**SUPPLIED MATERIAL**.
--*--

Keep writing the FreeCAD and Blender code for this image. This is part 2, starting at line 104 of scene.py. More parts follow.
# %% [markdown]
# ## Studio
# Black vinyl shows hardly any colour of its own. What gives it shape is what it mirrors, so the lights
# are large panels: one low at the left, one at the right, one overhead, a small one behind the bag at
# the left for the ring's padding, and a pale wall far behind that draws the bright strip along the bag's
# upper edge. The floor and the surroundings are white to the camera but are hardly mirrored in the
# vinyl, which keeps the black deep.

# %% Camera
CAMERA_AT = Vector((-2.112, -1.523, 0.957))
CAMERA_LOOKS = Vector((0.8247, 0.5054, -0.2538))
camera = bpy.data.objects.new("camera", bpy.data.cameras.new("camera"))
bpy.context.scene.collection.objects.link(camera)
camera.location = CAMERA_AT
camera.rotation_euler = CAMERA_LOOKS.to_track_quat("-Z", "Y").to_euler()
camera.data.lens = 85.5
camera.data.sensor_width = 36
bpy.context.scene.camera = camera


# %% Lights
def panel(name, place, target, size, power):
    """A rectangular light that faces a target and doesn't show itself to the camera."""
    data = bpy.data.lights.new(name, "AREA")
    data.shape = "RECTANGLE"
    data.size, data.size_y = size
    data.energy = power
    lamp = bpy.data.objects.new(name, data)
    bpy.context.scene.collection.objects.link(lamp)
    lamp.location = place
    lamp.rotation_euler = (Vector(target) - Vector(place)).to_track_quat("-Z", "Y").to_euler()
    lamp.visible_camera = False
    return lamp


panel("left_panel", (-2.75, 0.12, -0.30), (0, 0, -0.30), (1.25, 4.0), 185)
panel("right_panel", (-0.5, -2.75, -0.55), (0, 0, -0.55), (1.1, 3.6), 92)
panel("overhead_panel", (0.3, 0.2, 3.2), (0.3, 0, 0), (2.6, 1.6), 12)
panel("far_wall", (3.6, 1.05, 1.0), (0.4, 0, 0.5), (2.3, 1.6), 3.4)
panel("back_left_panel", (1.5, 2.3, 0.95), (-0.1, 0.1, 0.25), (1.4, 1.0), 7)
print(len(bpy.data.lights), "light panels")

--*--

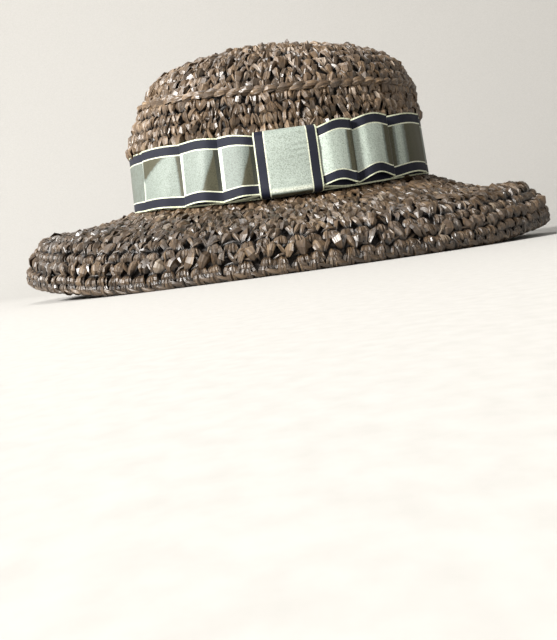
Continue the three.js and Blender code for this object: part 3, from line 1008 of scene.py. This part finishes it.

--*--

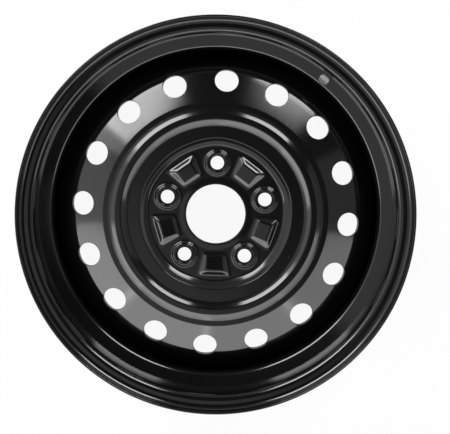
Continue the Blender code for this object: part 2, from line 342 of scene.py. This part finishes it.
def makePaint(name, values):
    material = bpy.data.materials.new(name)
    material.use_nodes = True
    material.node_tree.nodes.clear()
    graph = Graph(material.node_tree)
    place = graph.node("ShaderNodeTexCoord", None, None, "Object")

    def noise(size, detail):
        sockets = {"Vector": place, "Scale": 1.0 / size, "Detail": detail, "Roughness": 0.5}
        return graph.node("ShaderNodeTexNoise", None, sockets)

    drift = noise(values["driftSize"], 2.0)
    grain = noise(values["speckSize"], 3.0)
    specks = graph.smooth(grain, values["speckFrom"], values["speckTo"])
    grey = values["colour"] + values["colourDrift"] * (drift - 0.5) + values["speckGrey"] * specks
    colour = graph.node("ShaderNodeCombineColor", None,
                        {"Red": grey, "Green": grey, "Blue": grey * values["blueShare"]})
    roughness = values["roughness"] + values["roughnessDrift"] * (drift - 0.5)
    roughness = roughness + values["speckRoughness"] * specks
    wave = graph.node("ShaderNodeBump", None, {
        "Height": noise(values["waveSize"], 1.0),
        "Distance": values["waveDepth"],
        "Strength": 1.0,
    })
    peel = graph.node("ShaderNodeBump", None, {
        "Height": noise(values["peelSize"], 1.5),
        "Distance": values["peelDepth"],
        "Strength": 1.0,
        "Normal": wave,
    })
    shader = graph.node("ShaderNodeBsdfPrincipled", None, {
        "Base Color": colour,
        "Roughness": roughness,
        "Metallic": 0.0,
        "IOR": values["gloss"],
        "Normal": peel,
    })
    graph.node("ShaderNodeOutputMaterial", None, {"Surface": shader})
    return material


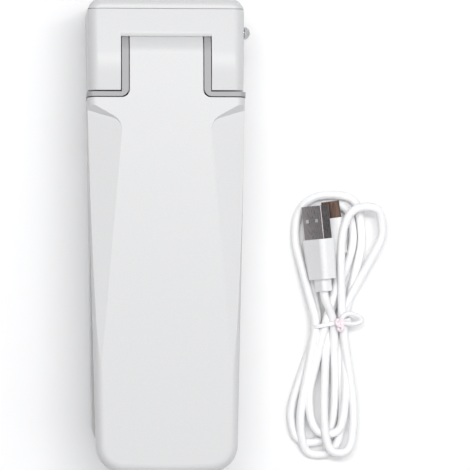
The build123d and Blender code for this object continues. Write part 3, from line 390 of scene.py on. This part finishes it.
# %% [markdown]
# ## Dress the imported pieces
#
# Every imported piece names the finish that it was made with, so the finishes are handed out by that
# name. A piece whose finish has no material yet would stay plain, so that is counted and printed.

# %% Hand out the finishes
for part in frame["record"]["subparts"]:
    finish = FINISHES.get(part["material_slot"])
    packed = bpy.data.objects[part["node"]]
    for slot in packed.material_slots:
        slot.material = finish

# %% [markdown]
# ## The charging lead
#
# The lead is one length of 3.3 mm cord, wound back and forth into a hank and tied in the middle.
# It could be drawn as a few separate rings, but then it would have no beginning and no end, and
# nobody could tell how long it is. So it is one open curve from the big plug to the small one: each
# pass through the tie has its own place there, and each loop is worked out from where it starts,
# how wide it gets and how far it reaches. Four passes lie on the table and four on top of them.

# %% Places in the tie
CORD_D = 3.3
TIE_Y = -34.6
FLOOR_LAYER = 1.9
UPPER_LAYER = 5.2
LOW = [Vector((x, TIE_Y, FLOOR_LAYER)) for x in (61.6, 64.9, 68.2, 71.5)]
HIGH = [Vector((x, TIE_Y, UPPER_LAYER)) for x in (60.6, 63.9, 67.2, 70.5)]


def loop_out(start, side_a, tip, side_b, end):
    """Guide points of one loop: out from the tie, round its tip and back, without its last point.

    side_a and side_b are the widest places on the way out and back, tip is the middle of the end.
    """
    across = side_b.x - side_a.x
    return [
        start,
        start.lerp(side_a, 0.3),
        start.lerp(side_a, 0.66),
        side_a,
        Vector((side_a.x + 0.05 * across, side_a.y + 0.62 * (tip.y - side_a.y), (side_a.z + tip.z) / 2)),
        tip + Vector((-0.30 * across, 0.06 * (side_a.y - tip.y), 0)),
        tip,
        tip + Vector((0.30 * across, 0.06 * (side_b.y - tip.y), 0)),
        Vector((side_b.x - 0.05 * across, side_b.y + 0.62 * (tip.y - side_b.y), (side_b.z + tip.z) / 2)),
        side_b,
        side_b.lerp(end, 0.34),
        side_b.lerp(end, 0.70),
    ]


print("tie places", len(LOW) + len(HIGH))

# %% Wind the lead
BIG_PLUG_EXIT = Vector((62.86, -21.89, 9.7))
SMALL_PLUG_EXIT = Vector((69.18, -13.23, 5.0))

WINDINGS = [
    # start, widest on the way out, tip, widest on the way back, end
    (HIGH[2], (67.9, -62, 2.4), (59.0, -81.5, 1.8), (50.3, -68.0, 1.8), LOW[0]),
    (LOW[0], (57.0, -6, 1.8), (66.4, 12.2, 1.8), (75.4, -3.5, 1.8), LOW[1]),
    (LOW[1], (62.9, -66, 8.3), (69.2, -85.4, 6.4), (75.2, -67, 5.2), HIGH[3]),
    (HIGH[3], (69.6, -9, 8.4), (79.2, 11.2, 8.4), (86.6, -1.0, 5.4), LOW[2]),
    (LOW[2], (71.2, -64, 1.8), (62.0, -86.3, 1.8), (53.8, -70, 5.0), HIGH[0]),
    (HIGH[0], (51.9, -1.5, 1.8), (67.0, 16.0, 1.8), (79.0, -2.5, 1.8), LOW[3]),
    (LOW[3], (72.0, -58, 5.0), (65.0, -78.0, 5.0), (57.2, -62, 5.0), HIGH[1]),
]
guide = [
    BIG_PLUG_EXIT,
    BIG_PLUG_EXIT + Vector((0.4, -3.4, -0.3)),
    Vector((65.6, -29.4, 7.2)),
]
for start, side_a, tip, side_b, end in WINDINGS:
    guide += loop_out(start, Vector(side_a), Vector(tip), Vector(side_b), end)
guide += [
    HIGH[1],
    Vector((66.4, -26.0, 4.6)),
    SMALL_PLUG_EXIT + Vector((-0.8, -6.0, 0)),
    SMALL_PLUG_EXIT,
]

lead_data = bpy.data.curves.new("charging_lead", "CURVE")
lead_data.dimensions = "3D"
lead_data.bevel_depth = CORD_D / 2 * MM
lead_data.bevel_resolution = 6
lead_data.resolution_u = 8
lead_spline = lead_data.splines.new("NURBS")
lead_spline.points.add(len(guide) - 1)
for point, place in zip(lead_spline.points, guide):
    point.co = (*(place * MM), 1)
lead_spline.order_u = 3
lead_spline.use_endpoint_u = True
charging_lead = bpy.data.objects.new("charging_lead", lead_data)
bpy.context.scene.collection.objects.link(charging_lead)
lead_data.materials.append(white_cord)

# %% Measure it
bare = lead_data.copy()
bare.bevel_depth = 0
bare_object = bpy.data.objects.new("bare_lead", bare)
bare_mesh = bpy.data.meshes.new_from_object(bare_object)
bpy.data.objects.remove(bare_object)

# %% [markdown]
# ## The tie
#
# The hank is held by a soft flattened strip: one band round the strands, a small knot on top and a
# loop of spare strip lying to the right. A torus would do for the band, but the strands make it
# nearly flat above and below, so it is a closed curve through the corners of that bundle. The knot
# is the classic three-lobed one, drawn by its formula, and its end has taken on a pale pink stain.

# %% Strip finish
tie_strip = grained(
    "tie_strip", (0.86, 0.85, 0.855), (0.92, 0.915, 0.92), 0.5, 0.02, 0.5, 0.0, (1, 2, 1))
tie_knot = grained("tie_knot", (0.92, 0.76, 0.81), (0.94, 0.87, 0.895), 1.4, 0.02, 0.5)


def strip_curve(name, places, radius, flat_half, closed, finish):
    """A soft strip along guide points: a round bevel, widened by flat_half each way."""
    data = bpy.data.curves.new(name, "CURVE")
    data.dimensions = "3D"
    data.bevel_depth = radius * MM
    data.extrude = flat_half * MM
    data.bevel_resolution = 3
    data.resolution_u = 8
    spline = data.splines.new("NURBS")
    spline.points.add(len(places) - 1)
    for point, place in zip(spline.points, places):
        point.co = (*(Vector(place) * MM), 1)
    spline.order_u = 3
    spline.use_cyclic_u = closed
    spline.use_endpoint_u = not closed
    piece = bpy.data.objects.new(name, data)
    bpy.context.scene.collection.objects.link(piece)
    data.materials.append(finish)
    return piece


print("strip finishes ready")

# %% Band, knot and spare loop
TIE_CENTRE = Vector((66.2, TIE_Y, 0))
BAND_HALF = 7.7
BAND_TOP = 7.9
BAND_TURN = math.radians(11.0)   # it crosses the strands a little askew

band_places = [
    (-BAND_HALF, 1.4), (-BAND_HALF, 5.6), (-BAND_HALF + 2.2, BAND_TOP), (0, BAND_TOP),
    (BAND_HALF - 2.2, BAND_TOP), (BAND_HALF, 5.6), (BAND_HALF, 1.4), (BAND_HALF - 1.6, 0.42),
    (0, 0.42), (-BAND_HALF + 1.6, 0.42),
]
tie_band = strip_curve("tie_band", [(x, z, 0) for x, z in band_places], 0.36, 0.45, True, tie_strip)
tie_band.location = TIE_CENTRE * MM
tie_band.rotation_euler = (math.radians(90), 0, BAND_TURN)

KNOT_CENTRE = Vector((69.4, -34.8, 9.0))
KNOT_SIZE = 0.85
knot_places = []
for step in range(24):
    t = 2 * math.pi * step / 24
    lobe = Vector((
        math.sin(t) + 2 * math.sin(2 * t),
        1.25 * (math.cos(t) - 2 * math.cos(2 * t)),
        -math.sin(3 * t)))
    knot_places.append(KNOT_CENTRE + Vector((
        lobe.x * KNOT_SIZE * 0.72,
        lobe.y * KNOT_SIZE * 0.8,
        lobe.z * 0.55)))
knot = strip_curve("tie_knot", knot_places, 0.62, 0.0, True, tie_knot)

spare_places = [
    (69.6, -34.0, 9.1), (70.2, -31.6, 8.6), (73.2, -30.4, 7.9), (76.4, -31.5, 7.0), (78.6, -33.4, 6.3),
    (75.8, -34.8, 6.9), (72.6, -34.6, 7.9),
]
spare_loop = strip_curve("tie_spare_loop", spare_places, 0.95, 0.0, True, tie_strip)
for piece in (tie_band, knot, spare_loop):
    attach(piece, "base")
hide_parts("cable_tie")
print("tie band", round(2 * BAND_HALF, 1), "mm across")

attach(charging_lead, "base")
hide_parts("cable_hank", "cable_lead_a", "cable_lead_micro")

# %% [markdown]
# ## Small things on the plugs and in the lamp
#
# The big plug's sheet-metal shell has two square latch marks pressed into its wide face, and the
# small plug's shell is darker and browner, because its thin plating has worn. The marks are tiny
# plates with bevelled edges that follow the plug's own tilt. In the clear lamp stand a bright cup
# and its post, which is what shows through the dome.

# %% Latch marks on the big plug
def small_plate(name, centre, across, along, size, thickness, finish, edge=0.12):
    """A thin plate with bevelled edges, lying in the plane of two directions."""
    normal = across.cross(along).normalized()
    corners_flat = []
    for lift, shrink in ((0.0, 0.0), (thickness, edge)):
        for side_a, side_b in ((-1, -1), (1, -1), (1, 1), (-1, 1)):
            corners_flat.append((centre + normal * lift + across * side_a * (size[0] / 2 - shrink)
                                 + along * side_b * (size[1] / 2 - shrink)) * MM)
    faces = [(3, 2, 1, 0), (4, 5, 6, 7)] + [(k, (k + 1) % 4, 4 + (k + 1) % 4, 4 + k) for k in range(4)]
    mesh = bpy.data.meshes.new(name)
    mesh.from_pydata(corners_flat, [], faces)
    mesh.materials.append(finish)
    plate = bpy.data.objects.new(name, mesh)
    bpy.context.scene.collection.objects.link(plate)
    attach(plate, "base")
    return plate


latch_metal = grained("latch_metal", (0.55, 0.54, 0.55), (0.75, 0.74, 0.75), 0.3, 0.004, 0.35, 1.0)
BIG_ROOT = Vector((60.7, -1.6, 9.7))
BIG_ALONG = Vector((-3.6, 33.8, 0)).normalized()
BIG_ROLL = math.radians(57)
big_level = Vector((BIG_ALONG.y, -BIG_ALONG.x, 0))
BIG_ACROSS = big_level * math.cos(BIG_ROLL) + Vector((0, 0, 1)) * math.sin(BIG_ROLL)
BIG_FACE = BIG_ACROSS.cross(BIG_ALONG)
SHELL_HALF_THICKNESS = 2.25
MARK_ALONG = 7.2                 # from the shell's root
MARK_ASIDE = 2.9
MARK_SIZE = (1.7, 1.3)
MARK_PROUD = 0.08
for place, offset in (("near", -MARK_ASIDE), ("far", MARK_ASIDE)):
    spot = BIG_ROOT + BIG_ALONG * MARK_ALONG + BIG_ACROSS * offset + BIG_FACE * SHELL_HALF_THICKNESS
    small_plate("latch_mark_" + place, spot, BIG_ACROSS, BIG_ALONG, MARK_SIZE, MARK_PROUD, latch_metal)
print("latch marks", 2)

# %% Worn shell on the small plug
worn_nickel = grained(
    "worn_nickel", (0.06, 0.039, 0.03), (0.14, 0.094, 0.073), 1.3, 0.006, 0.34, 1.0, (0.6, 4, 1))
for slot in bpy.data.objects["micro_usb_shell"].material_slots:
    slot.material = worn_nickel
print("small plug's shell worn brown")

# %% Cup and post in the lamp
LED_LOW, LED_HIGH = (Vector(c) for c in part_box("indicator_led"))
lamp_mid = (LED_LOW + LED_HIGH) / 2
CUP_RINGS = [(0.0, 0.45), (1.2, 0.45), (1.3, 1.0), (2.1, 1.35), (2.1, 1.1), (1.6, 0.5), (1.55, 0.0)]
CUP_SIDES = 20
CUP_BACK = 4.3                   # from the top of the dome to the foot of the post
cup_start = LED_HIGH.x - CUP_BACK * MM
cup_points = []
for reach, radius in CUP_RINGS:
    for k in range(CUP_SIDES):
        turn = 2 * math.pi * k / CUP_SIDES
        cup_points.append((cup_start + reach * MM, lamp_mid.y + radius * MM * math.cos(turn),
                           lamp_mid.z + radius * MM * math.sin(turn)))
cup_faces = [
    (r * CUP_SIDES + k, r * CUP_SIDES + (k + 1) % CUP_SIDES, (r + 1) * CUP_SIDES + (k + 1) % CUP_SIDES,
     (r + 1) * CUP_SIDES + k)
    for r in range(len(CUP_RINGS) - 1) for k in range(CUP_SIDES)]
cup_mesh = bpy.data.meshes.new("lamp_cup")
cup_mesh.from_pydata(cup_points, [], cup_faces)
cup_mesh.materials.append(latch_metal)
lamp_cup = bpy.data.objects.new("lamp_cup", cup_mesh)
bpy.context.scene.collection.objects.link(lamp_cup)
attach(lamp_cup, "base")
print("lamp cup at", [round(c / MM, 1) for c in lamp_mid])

--*--

**THE PROBLEM**. Print exactly the lines from the one containing "Keep writing the" to the one containing "bpy.context.scene.camera = camera", both included, and nothing else.

**SOLUTION TO THE EXERCISE**.
Keep writing the FreeCAD and Blender code for this image. This is part 2, starting at line 104 of scene.py. More parts follow.
# %% [markdown]
# ## Studio
# Black vinyl shows hardly any colour of its own. What gives it shape is what it mirrors, so the lights
# are large panels: one low at the left, one at the right, one overhead, a small one behind the bag at
# the left for the ring's padding, and a pale wall far behind that draws the bright strip along the bag's
# upper edge. The floor and the surroundings are white to the camera but are hardly mirrored in the
# vinyl, which keeps the black deep.

# %% Camera
CAMERA_AT = Vector((-2.112, -1.523, 0.957))
CAMERA_LOOKS = Vector((0.8247, 0.5054, -0.2538))
camera = bpy.data.objects.new("camera", bpy.data.cameras.new("camera"))
bpy.context.scene.collection.objects.link(camera)
camera.location = CAMERA_AT
camera.rotation_euler = CAMERA_LOOKS.to_track_quat("-Z", "Y").to_euler()
camera.data.lens = 85.5
camera.data.sensor_width = 36
bpy.context.scene.camera = camera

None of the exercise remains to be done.